[Dan Sugalski, on Wednesday, August 01, 2001 2:20 AM]
... Ouch, I'd bet that hurts. Has anyone timed the difference between making lots of getc calls and making a few larger reads and managing the buffers internally? I can see it going either way, and another data point would be useful to have.
There's been lots of this in Python-Dev, like in this thread: http://aspn.activestate.com/ASPN/Mail/Message/600485 I'll quote the high-order bit: My line-at-a-time test case used (rounding to nearest whole integers) 30 seconds in Python and 6 in Perl. The result of testing many changes to Python's implementation was that the excess 24 seconds broke down like so: 17 spent inside internal MS threadsafe getc() lock/unlock routines 5 uncertain, but evidence suggests much of it due to MS malloc/realloc (Perl does its own memory mgmt) 2 for not copying directly out of the platform FILE* implementation struct in a highly optimized loop (like Perl does) My last checkin to fileobject.c reclaimed 17 seconds on Win98SE while remaining threadsafe, via a combination of locking per line instead of per character, and invoking realloc much less often (only for lines exceeding 200 chars). Note that thread overhead is overwhelmingly the biggest hangup.

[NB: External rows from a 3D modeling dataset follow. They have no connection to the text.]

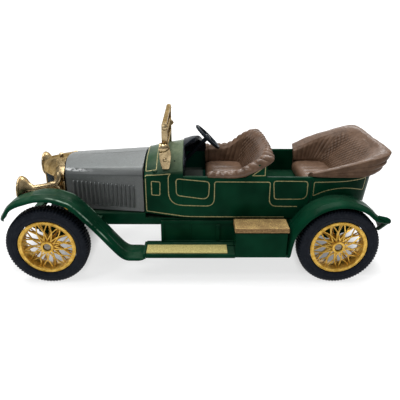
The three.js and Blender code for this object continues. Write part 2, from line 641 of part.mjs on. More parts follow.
// ---- assembly --------------------------------------------------------------------------------
addNode('chassis_casting', chassisCasting(), greenPaint);
addNode('base_plate', basePlate(), greenPaint);
addNode('front_rivet', rivet(RIVET_X[0]), steel);
addNode('rear_rivet', rivet(RIVET_X[1]), steel);
addNode('toolbox', toolbox(), greenPaint);
addNode('toolbox_lid', toolboxLid(), bronzePaint);
addNode('left_tread_strip', treadStrip(), goldPlate);
addNode('right_tread_strip', flipSide(treadStrip()), goldPlate);
addNode('body_tub', bodyTub(), greenPaint);
addNode('bonnet', bonnet(), silverPaint);
addNode('radiator_shell', radiatorShell(), goldPlate);
addNode('radiator_core', radiatorCore(), darkCore);
addNode('left_headlamp', headlamp(-1), goldPlate);
addNode('right_headlamp', headlamp(1), goldPlate);
addNode('windscreen_frame', windscreen(), goldPlate);
addNode('dashboard', dashboard(), blackPlastic);
addNode('steering_column', steeringColumn(), blackPlastic);
addNode('steering_wheel', steeringWheel(), blackPlastic);
addNode('front_seat', frontSeat(), brownPlastic);
addNode('rear_seat', rearSeat(), brownPlastic);
addNode('folded_hood', foldedHood(), brownPlastic);

for (const [end, x] of [['front', -AXLE_X], ['rear', AXLE_X]]) {
  addNode(`${end}_axle`, axle(), steel, [x, 0, AXLE_Z]);
  for (const [side, y] of [['left', -WHEEL_Y], ['right', WHEEL_Y]]) {
    const facing = (solid) => (y < 0 ? solid : flipSide(solid));
    addNode(`${end}_${side}_rim`, facing(rim()), goldWheel, [x, y, AXLE_Z]);
    addNode(`${end}_${side}_tyre`, facing(tyre()), rubber, [x, y, AXLE_Z]);
  }
}

export default car;
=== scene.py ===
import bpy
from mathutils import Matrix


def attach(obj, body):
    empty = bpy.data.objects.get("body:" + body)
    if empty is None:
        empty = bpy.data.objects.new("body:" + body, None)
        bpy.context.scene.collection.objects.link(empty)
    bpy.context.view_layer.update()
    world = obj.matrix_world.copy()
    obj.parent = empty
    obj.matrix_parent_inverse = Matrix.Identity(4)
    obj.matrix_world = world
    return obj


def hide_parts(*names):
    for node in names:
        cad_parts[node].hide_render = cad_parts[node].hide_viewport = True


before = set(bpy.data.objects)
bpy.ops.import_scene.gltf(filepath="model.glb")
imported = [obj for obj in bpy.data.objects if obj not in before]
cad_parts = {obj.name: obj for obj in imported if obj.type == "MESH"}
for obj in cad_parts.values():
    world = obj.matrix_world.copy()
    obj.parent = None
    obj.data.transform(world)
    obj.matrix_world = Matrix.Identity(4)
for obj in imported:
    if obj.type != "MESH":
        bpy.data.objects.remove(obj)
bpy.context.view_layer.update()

import math

import bmesh
import bpy
from mathutils import Matrix, Vector

# Diecast collector car. Shapes are written in millimetres in the frame of the CAD model:
# +X to the tail, +Y to the car's right, +Z up, tyres standing on z = 0.
MM = 0.001


# ---- shape helpers ---------------------------------------------------------------------------
def lerp(a, b, t):
    return a + (b - a) * t


def clamp(value, low=0.0, high=1.0):
    return max(low, min(high, value))


def ease(value):
    value = clamp(value)
    return value * value * (3 - 2 * value)


def spline(points, per_span):
    """A smooth curve through points of any size, with per_span steps between neighbours."""
    ends = [points[0]] + list(points) + [points[-1]]
    result = []
    for k in range(1, len(ends) - 2):
        p0, p1, p2, p3 = ends[k - 1:k + 3]
        for i in range(per_span):
            t = i / per_span
            result.append(tuple(
                0.5 * (2 * b + (c - a) * t + (2 * a - 5 * b + 4 * c - d) * t * t
                       + (3 * b - a - 3 * c + d) * t ** 3)
                for a, b, c, d in zip(p0, p1, p2, p3)))
    result.append(tuple(points[-1]))
    return result


def along(table, x):
    """Straight-line lookup in a list of (x, value, ...) rows."""
    if x <= table[0][0]:
        return table[0][1:]
    for a, b in zip(table, table[1:]):
        if x <= b[0]:
            t = (x - a[0]) / (b[0] - a[0])
            return tuple(lerp(p, q, t) for p, q in zip(a[1:], b[1:]))
    return table[-1][1:]


def neighbours(points, k, closed=False):
    """The points before and after one of a path; an open path's end stands in for a missing one."""
    if closed:
        return points[k - 1], points[(k + 1) % len(points)]
    return points[max(k - 1, 0)], points[min(k + 1, len(points) - 1)]


def taper(start, end, path):
    """A radius for each point of a path, changing evenly."""
    return [lerp(start, end, k / (len(path) - 1)) for k in range(len(path))]


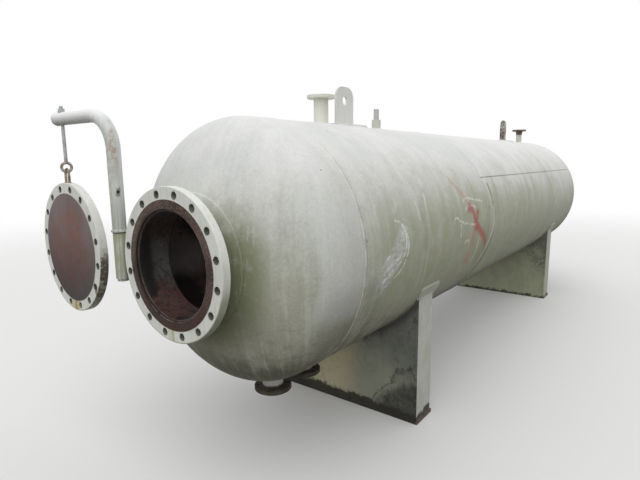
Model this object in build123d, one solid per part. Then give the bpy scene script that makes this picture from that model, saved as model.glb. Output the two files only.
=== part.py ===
from build123d import *
import math
import os

# Horizontal three-phase separator on two saddles, in millimetres.
# The origin lies on the ground under the middle of the front saddle's base plate.
# +X runs along the vessel, away from the manway, and +Z points up.

# Vessel body
AXIS_HEIGHT = 1070.0
VESSEL_DIAMETER = 1219.2
SHELL_WALL = 12.7
HEAD_RATIO = 4.0
HEAD_SKIRT = 105.0
FRONT_COURSE_LENGTH = 1540.0
REAR_COURSE_LENGTH = 2945.0
FRONT_SEAM_TO_SADDLE = 780.0
SADDLE_SPACING = 3090.0

# Gaps: curved seats on one body, and faces that turn on each other
SEAT_GAP = 0.3
TURN_GAP = 0.3

# Manway neck, its flange and the reinforcing pad on the head
MANWAY_PROJECTION = 95.2
NECK_DIAMETER = 457.2
NECK_WALL = 9.5
NECK_RECESS = 12.0
NECK_INSIDE = 25.0
MANWAY_PAD_DIAMETER = 565.0
MANWAY_PAD_THICKNESS = 10.0
MANWAY_FLANGE_DIAMETER = 635.0
MANWAY_FLANGE_THICKNESS = 39.7
MANWAY_HUB_DIAMETER = 505.0
MANWAY_HUB_LENGTH = 68.0
MANWAY_FACE_DIAMETER = 533.4
MANWAY_BOLT_CIRCLE = 577.85
MANWAY_BOLT_HOLE = 31.75
MANWAY_BOLTS = 16
RAISED_FACE = 1.6
FLANGE_CHAMFER = 2.0

# Davit: pivot sleeve beside the manway, bent pipe arm and its shaft
POST_BEHIND_FACE = 26.0
POST_OFFSET = 387.0
DAVIT_PIPE_DIAMETER = 60.3
DAVIT_PIPE_WALL = 5.5
SLEEVE_LENGTH = 212.0
COLLAR_DIAMETER = 73.0
COLLAR_THICKNESS = 8.0
SHAFT_SLACK = 0.4
SHAFT_IN_POST = 120.0
SHAFT_BELOW_SLEEVE = 12.0
ARM_ABOVE_AXIS = 619.0
ARM_BEND_RADIUS = 152.0
ARM_PAST_ROD = 39.0
ARM_CAP_THICKNESS = 5.0
ARM_OPEN_TURN = 3.5
HANDLE_HOLE_DIAMETER = 12.0
HANDLE_HOLE_ABOVE_AXIS = 284.0
HANDLE_HOLE_TURN = -109.0
BRACKET_PLATE = 12.0
BRACKET_HEIGHT = 170.0
BRACKET_DEPTH = 52.0

# Blind flange that closes the manway, its bail and the eyebolt it hangs from
COVER_GAP = 5.0
COVER_OPEN_TURN = 3.3
BAIL_BAR = 12.0
BAIL_WIDTH = 38.0
EYE_ABOVE_AXIS = 391.0
EYE_BAR = 13.0
EYE_MEAN_RADIUS = 21.5
EYE_TURN = 63.0
ROD_DIAMETER = 15.9
ROD_HOLE_DIAMETER = 18.0
ROD_PAST_NUT = 12.0
WASHER_DIAMETER = 34.0
WASHER_THICKNESS = 2.5
NUT_WIDTH = 27.0
NUT_HEIGHT = 13.5

# Nozzles: flange diameter, thickness, raised face, bolt circle, hole, barrel and bore
SMALL_FLANGE = dict(diameter=152.4, thickness=19.1, face=92.1, circle=120.65, hole=19.05, barrel=79.0, bore=52.5)
LARGE_FLANGE = dict(diameter=190.5, thickness=23.9, face=127.0, circle=152.4, hole=19.05, barrel=108.0, bore=77.9)
NOZZLE_BOLTS = 4
SHELL_HOLE_ROOM = 1.25
TOP_NOZZLE_HEIGHT = 152.0
FRONT_NOZZLE_FROM_SEAM = 513.0
REAR_NOZZLE_FROM_SEAM = 44.0
WELD_NECK_HUB_LENGTH = 63.5
WELD_NECK_HUB_DIAMETER = 77.7
REAR_NECK_DIAMETER = 60.3
DRAIN_NOZZLE_DEPTH = 141.0
FRONT_DRAIN_FROM_SEAM = 77.0
DRAIN_SPACING = 246.0

# Lifting lugs on their pads
LUG_WIDTH = 174.0
LUG_HEIGHT = 219.0
LUG_THICKNESS = 12.7
LUG_CORNER = 62.0
LUG_EYE_DIAMETER = 50.0
LUG_EYE_HEIGHT = 143.0
LUG_PAD_LENGTH = 228.0
LUG_PAD_WIDTH = 170.0
LUG_PAD_THICKNESS = 10.0
FRONT_LUG_BEFORE_SADDLE = 44.0
REAR_LUG_BEFORE_SADDLE = 66.0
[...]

Python has two threadsafe input tricks now: 1. On platforms that have flockfile(), funlockfile(), and getc_unlocked(), the last is used in a loop bracketed by the first two. 2. At least on Windows, which doesn't have those, we use the platform fgets() in an excruciating way, tricking it into letting us read lines with embedded null bytes. Oddly enough, in the timing reports I saw, approach #1 was never faster than approach #2, and on at least one platform (Tru64, IIRC) was slower. Of course fgets() is a primitive in std C because they *wanted* to make it possible for vendors to optimize it (in the ways Perl does), but it appears very few vendors do optimize it. On Windows it's the same old getc()-in-a-loop, but they lock/unlock the stream only once per fgets call (using internal stream functions that aren't exposed). The "2 seconds for not copying directly ... like Perl does" I reported above came from hacking together a thread-unsafe line input routine that used the same FILE* tricks Perl uses. That is, thread-unsafe getc-in-a-loop was 2 seconds slower than using thread-unsafe FILE* tricks. That's significant in absolute terms, but was lost in the noise compared to the other stuff we were fighting.